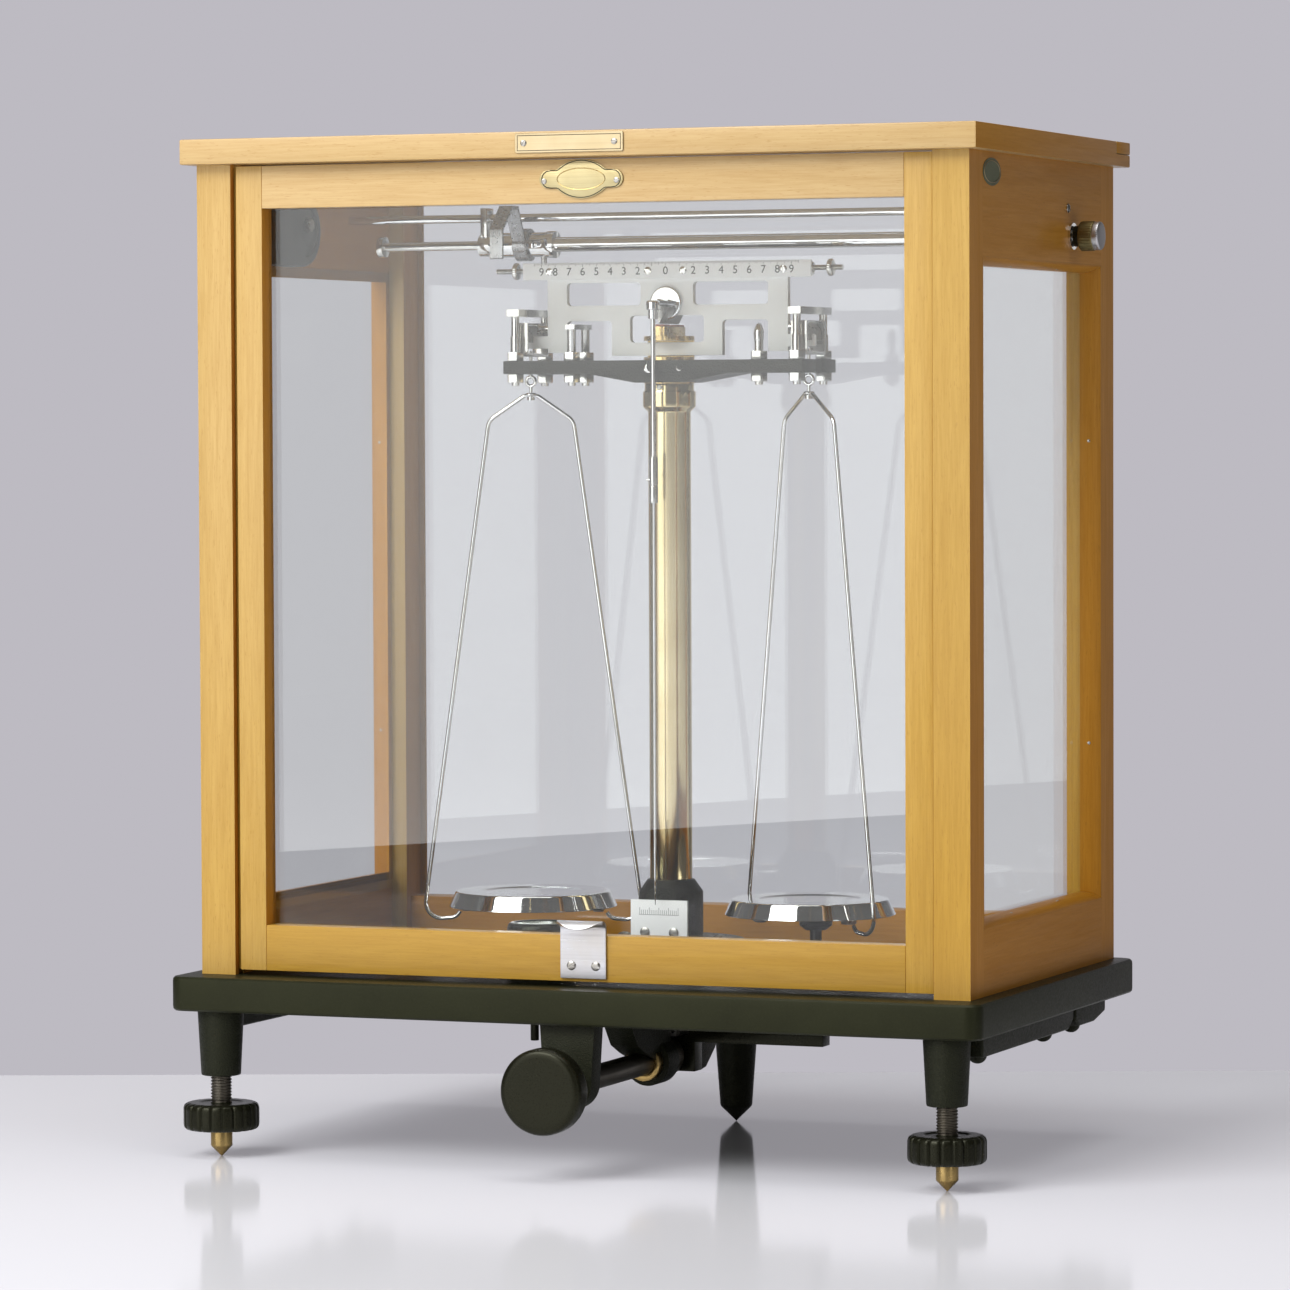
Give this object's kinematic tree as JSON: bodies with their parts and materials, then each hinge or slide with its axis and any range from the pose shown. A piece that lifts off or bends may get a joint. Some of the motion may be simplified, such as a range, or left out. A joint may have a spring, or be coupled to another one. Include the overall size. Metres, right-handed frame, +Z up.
{
  "type": "equal-arm analytical balance",
  "caption": "Laboratory equal-arm balance in a glazed wooden case with a lifting front sash, a black base on levelling feet and an arrest knob underneath.",
  "frame": {"origin": "on the table, under the middle of the whole object's box", "axes": "+Z up, +X to the right of someone facing the sash, +Y to the back"},
  "size_m": [0.4136, 0.2762, 0.4864],
  "materials": {
    "beech_front": "satin",
    "beech_side": "satin",
    "black_board": "satin",
    "glass": "polished",
    "cast_black": "matt",
    "crackle_black": "matt",
    "black_plastic": "satin",
    "brass": "brushed",
    "nickel": "polished",
    "steel": "satin",
    "aluminium": "brushed",
    "white_plate": "satin",
    "beam_paint": "matt",
    "agate": "gloss"
  },
  "bodies": {
    "case": {"base_board": "black_board", "corner_posts": "beech_front", "side_panels": "beech_side", "rear_frame": "beech_side", "glazing_beads": "beech_side", "case_glass": "glass", "top_board": "beech_front", "top_plate": "brass", "case_screws": "steel", "sash_spring_drums": "steel", "legs": "cast_black", "leg_brackets": "cast_black", "shaft_hangers": "cast_black", "shaft_bush": "brass", "column_plinth": "crackle_black", "column_foot": "crackle_black", "column_tube": "brass", "bearing_post": "brass", "bearing_agates": "agate", "index_plate": "white_plate", "spirit_level": "black_plastic", "rider_guides": "nickel"},
    "sash": {"sash_frame": "beech_front", "sash_glass": "glass", "sash_handle": "aluminium", "sash_plate": "brass", "sash_screws": "steel"},
    "left_foot": {"foot_tip_left": "brass"},
    "left_foot_screw": {"foot_screw_left": "black_plastic"},
    "right_foot": {"foot_tip_right": "brass"},
    "right_foot_screw": {"foot_screw_right": "black_plastic"},
    "arrest_shaft": {"arrest_knob": "black_plastic", "arrest_shaft": "steel"},
    "pan_arresters": {"pan_arresters": "steel"},
    "carrier": {"lift_rod": "steel", "carrier_arm": "crackle_black", "end_frames": "nickel", "arrest_posts": "nickel", "carrier_nuts": "nickel"},
    "beam": {"beam_plate": "beam_paint", "beam_scale": "white_plate", "beam_screws": "nickel", "beam_knives": "steel", "pointer_hub": "nickel", "pointer": "nickel"},
    "bob": {"pointer_bob": "nickel"},
    "left_nut": {"adjusting_nut_left": "nickel"},
    "right_nut": {"adjusting_nut_right": "nickel"},
    "left_stirrup": {"stirrup_left": "nickel", "hook_left": "nickel"},
    "right_stirrup": {"stirrup_right": "nickel", "hook_right": "nickel"},
    "left_pan": {"bail_left": "nickel", "pan_left": "nickel"},
    "right_pan": {"bail_right": "nickel", "pan_right": "nickel"},
    "rider_carriage": {"rider_carriage": "nickel"},
    "rider_shaft": {"rider_tube": "nickel", "rider_arm": "steel", "rider_knob": "brass"}
  },
  "joints": [
    {"name": "sash_lift", "type": "slide", "parent": "case", "child": "sash", "axis": [0, 0, 1], "range_m": [0, 0.3]},
    {"name": "left_foot_height", "type": "slide", "parent": "case", "child": "left_foot", "axis": [0, 0, 1], "range_m": [-0.003, 0.003]},
    {"name": "left_foot_turn", "type": "hinge", "parent": "left_foot", "child": "left_foot_screw", "pos_m": [-0.1836, -0.09445, 0.024], "axis": [0, 0, 1], "range_deg": [-720, 720]},
    {"name": "right_foot_height", "type": "slide", "parent": "case", "child": "right_foot", "axis": [0, 0, 1], "range_m": [-0.003, 0.003]},
    {"name": "right_foot_turn", "type": "hinge", "parent": "right_foot", "child": "right_foot_screw", "pos_m": [0.1836, -0.09445, 0.024], "axis": [0, 0, 1], "range_deg": [-720, 720]},
    {"name": "arrest_turn", "type": "hinge", "parent": "case", "child": "arrest_shaft", "pos_m": [0, -0.04085, 0.0423], "axis": [0, 1, 0], "range_deg": [0, 90]},
    {"name": "pan_arrester_drop", "type": "slide", "parent": "case", "child": "pan_arresters", "axis": [0, 0, 1], "range_m": [-0.003, 0]},
    {"name": "carrier_drop", "type": "slide", "parent": "case", "child": "carrier", "axis": [0, 0, 1], "range_m": [-0.0008, 0]},
    {"name": "beam_tilt", "type": "hinge", "parent": "case", "child": "beam", "pos_m": [0, 0.02915, 0.3984], "axis": [0, 1, 0], "range_deg": [-1.5, 1.5]},
    {"name": "bob_slide", "type": "slide", "parent": "beam", "child": "bob", "axis": [0, 0, 1], "range_m": [-0.01, 0]},
    {"name": "left_nut_slide", "type": "slide", "parent": "beam", "child": "left_nut", "axis": [1, 0, 0], "range_m": [-0.008, 0.003]},
    {"name": "right_nut_slide", "type": "slide", "parent": "beam", "child": "right_nut", "axis": [1, 0, 0], "range_m": [-0.007, 0.004]},
    {"name": "left_stirrup_pivot", "type": "hinge", "parent": "beam", "child": "left_stirrup", "pos_m": [-0.0725, 0.02915, 0.3984], "axis": [0, 1, 0], "range_deg": [-1.5, 1.5]},
    {"name": "right_stirrup_pivot", "type": "hinge", "parent": "beam", "child": "right_stirrup", "pos_m": [0.0725, 0.02915, 0.3984], "axis": [0, 1, 0], "range_deg": [-1.5, 1.5]},
    {"name": "left_pan_swivel", "type": "hinge", "parent": "left_stirrup", "child": "left_pan", "pos_m": [-0.0725, 0.02815, 0.3646], "axis": [0, 0, 1], "continuous": true},
    {"name": "right_pan_swivel", "type": "hinge", "parent": "right_stirrup", "child": "right_pan", "pos_m": [0.0725, 0.02815, 0.3646], "axis": [0, 0, 1], "continuous": true},
    {"name": "rider_slide", "type": "slide", "parent": "case", "child": "rider_carriage", "axis": [1, 0, 0], "range_m": [0, 0.15]},
    {"name": "rider_turn", "type": "hinge", "parent": "rider_carriage", "child": "rider_shaft", "pos_m": [0, 0.06115, 0.4388], "axis": [1, 0, 0], "range_deg": [-35, 0]}
  ],
  "couplings": [
    {"joint": "left_foot_turn", "follows": "left_foot_height", "rad_per_m": 4188.8},
    {"joint": "right_foot_turn", "follows": "right_foot_height", "rad_per_m": 4188.8},
    {"joint": "arrest_turn", "follows": "carrier_drop", "rad_per_m": -1963.5},
    {"joint": "pan_arrester_drop", "follows": "carrier_drop", "ratio": 3.7499},
    {"joint": "left_stirrup_pivot", "follows": "beam_tilt", "ratio": -1},
    {"joint": "right_stirrup_pivot", "follows": "beam_tilt", "ratio": -1}
  ]
}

*-*-*

■ **THE TASK**
Extract the listing in its entirety and repeat it exactly.

■ **IN RESPONSE**
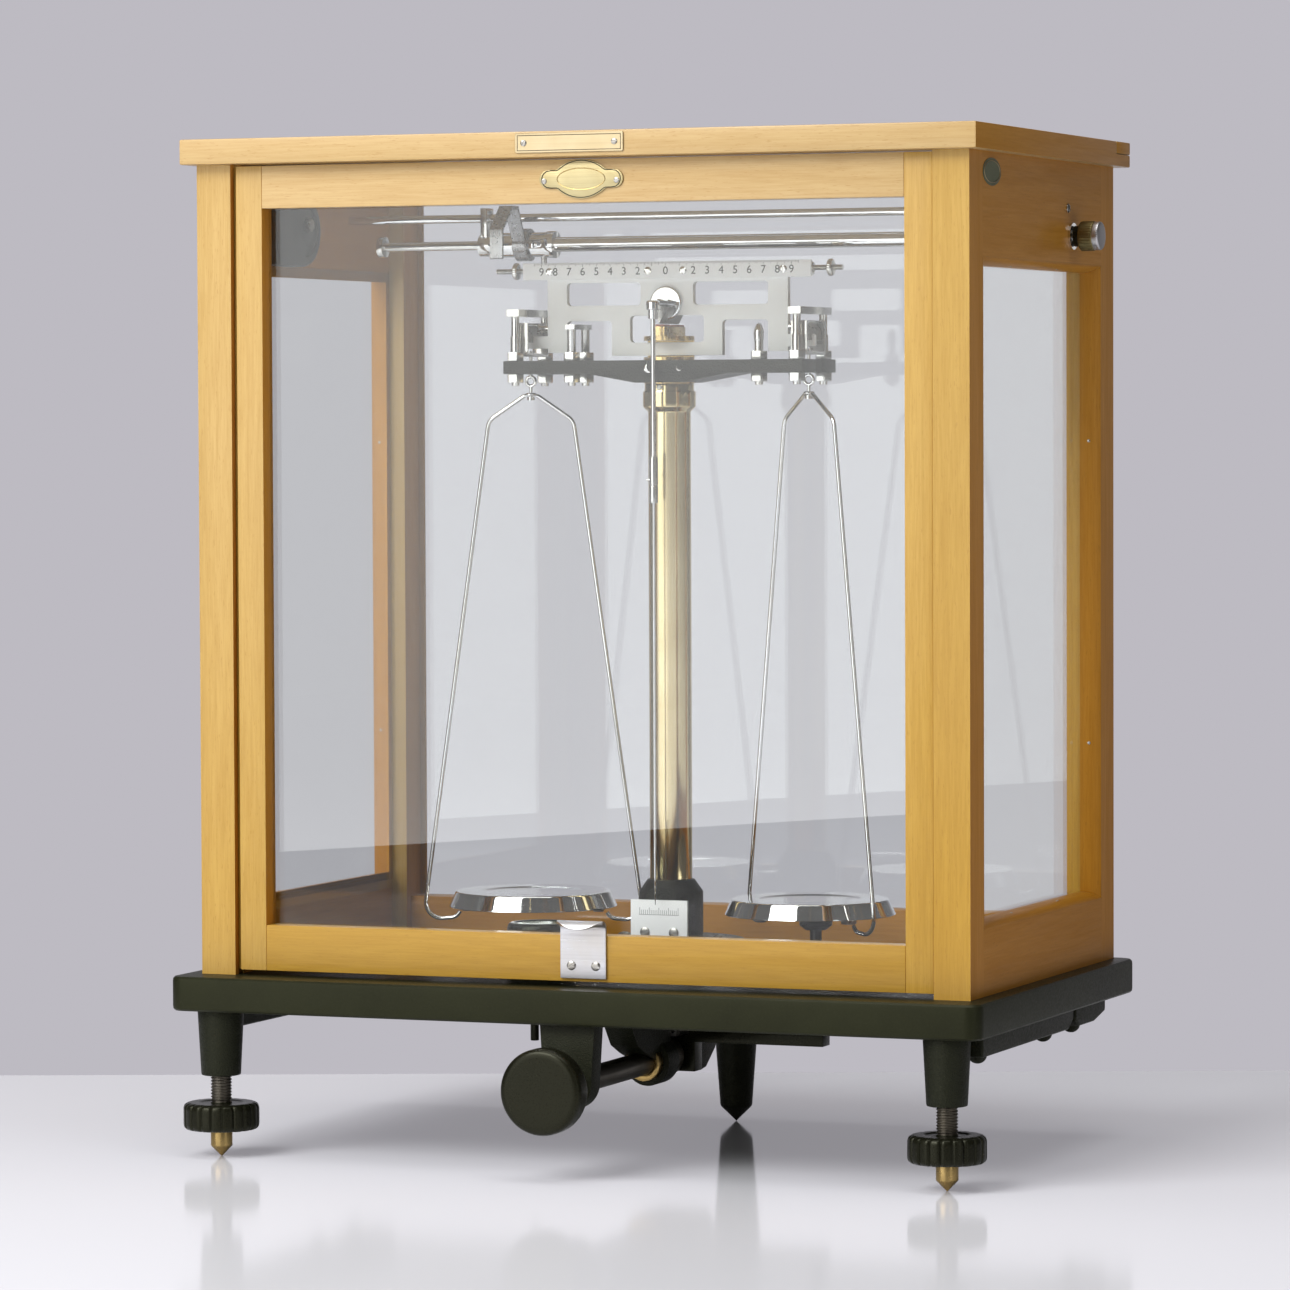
Give this object's kinematic tree as JSON: bodies with their parts and materials, then each hinge or slide with its axis and any range from the pose shown. A piece that lifts off or bends may get a joint. Some of the motion may be simplified, such as a range, or left out. A joint may have a spring, or be coupled to another one. Include the overall size. Metres, right-handed frame, +Z up.
{
  "type": "equal-arm analytical balance",
  "caption": "Laboratory equal-arm balance in a glazed wooden case with a lifting front sash, a black base on levelling feet and an arrest knob underneath.",
  "frame": {"origin": "on the table, under the middle of the whole object's box", "axes": "+Z up, +X to the right of someone facing the sash, +Y to the back"},
  "size_m": [0.4136, 0.2762, 0.4864],
  "materials": {
    "beech_front": "satin",
    "beech_side": "satin",
    "black_board": "satin",
    "glass": "polished",
    "cast_black": "matt",
    "crackle_black": "matt",
    "black_plastic": "satin",
    "brass": "brushed",
    "nickel": "polished",
    "steel": "satin",
    "aluminium": "brushed",
    "white_plate": "satin",
    "beam_paint": "matt",
    "agate": "gloss"
  },
  "bodies": {
    "case": {"base_board": "black_board", "corner_posts": "beech_front", "side_panels": "beech_side", "rear_frame": "beech_side", "glazing_beads": "beech_side", "case_glass": "glass", "top_board": "beech_front", "top_plate": "brass", "case_screws": "steel", "sash_spring_drums": "steel", "legs": "cast_black", "leg_brackets": "cast_black", "shaft_hangers": "cast_black", "shaft_bush": "brass", "column_plinth": "crackle_black", "column_foot": "crackle_black", "column_tube": "brass", "bearing_post": "brass", "bearing_agates": "agate", "index_plate": "white_plate", "spirit_level": "black_plastic", "rider_guides": "nickel"},
    "sash": {"sash_frame": "beech_front", "sash_glass": "glass", "sash_handle": "aluminium", "sash_plate": "brass", "sash_screws": "steel"},
    "left_foot": {"foot_tip_left": "brass"},
    "left_foot_screw": {"foot_screw_left": "black_plastic"},
    "right_foot": {"foot_tip_right": "brass"},
    "right_foot_screw": {"foot_screw_right": "black_plastic"},
    "arrest_shaft": {"arrest_knob": "black_plastic", "arrest_shaft": "steel"},
    "pan_arresters": {"pan_arresters": "steel"},
    "carrier": {"lift_rod": "steel", "carrier_arm": "crackle_black", "end_frames": "nickel", "arrest_posts": "nickel", "carrier_nuts": "nickel"},
    "beam": {"beam_plate": "beam_paint", "beam_scale": "white_plate", "beam_screws": "nickel", "beam_knives": "steel", "pointer_hub": "nickel", "pointer": "nickel"},
    "bob": {"pointer_bob": "nickel"},
    "left_nut": {"adjusting_nut_left": "nickel"},
    "right_nut": {"adjusting_nut_right": "nickel"},
    "left_stirrup": {"stirrup_left": "nickel", "hook_left": "nickel"},
    "right_stirrup": {"stirrup_right": "nickel", "hook_right": "nickel"},
    "left_pan": {"bail_left": "nickel", "pan_left": "nickel"},
    "right_pan": {"bail_right": "nickel", "pan_right": "nickel"},
    "rider_carriage": {"rider_carriage": "nickel"},
    "rider_shaft": {"rider_tube": "nickel", "rider_arm": "steel", "rider_knob": "brass"}
  },
  "joints": [
    {"name": "sash_lift", "type": "slide", "parent": "case", "child": "sash", "axis": [0, 0, 1], "range_m": [0, 0.3]},
    {"name": "left_foot_height", "type": "slide", "parent": "case", "child": "left_foot", "axis": [0, 0, 1], "range_m": [-0.003, 0.003]},
    {"name": "left_foot_turn", "type": "hinge", "parent": "left_foot", "child": "left_foot_screw", "pos_m": [-0.1836, -0.09445, 0.024], "axis": [0, 0, 1], "range_deg": [-720, 720]},
    {"name": "right_foot_height", "type": "slide", "parent": "case", "child": "right_foot", "axis": [0, 0, 1], "range_m": [-0.003, 0.003]},
    {"name": "right_foot_turn", "type": "hinge", "parent": "right_foot", "child": "right_foot_screw", "pos_m": [0.1836, -0.09445, 0.024], "axis": [0, 0, 1], "range_deg": [-720, 720]},
    {"name": "arrest_turn", "type": "hinge", "parent": "case", "child": "arrest_shaft", "pos_m": [0, -0.04085, 0.0423], "axis": [0, 1, 0], "range_deg": [0, 90]},
    {"name": "pan_arrester_drop", "type": "slide", "parent": "case", "child": "pan_arresters", "axis": [0, 0, 1], "range_m": [-0.003, 0]},
    {"name": "carrier_drop", "type": "slide", "parent": "case", "child": "carrier", "axis": [0, 0, 1], "range_m": [-0.0008, 0]},
    {"name": "beam_tilt", "type": "hinge", "parent": "case", "child": "beam", "pos_m": [0, 0.02915, 0.3984], "axis": [0, 1, 0], "range_deg": [-1.5, 1.5]},
    {"name": "bob_slide", "type": "slide", "parent": "beam", "child": "bob", "axis": [0, 0, 1], "range_m": [-0.01, 0]},
    {"name": "left_nut_slide", "type": "slide", "parent": "beam", "child": "left_nut", "axis": [1, 0, 0], "range_m": [-0.008, 0.003]},
    {"name": "right_nut_slide", "type": "slide", "parent": "beam", "child": "right_nut", "axis": [1, 0, 0], "range_m": [-0.007, 0.004]},
    {"name": "left_stirrup_pivot", "type": "hinge", "parent": "beam", "child": "left_stirrup", "pos_m": [-0.0725, 0.02915, 0.3984], "axis": [0, 1, 0], "range_deg": [-1.5, 1.5]},
    {"name": "right_stirrup_pivot", "type": "hinge", "parent": "beam", "child": "right_stirrup", "pos_m": [0.0725, 0.02915, 0.3984], "axis": [0, 1, 0], "range_deg": [-1.5, 1.5]},
    {"name": "left_pan_swivel", "type": "hinge", "parent": "left_stirrup", "child": "left_pan", "pos_m": [-0.0725, 0.02815, 0.3646], "axis": [0, 0, 1], "continuous": true},
    {"name": "right_pan_swivel", "type": "hinge", "parent": "right_stirrup", "child": "right_pan", "pos_m": [0.0725, 0.02815, 0.3646], "axis": [0, 0, 1], "continuous": true},
    {"name": "rider_slide", "type": "slide", "parent": "case", "child": "rider_carriage", "axis": [1, 0, 0], "range_m": [0, 0.15]},
    {"name": "rider_turn", "type": "hinge", "parent": "rider_carriage", "child": "rider_shaft", "pos_m": [0, 0.06115, 0.4388], "axis": [1, 0, 0], "range_deg": [-35, 0]}
  ],
  "couplings": [
    {"joint": "left_foot_turn", "follows": "left_foot_height", "rad_per_m": 4188.8},
    {"joint": "right_foot_turn", "follows": "right_foot_height", "rad_per_m": 4188.8},
    {"joint": "arrest_turn", "follows": "carrier_drop", "rad_per_m": -1963.5},
    {"joint": "pan_arrester_drop", "follows": "carrier_drop", "ratio": 3.7499},
    {"joint": "left_stirrup_pivot", "follows": "beam_tilt", "ratio": -1},
    {"joint": "right_stirrup_pivot", "follows": "beam_tilt", "ratio": -1}
  ]
}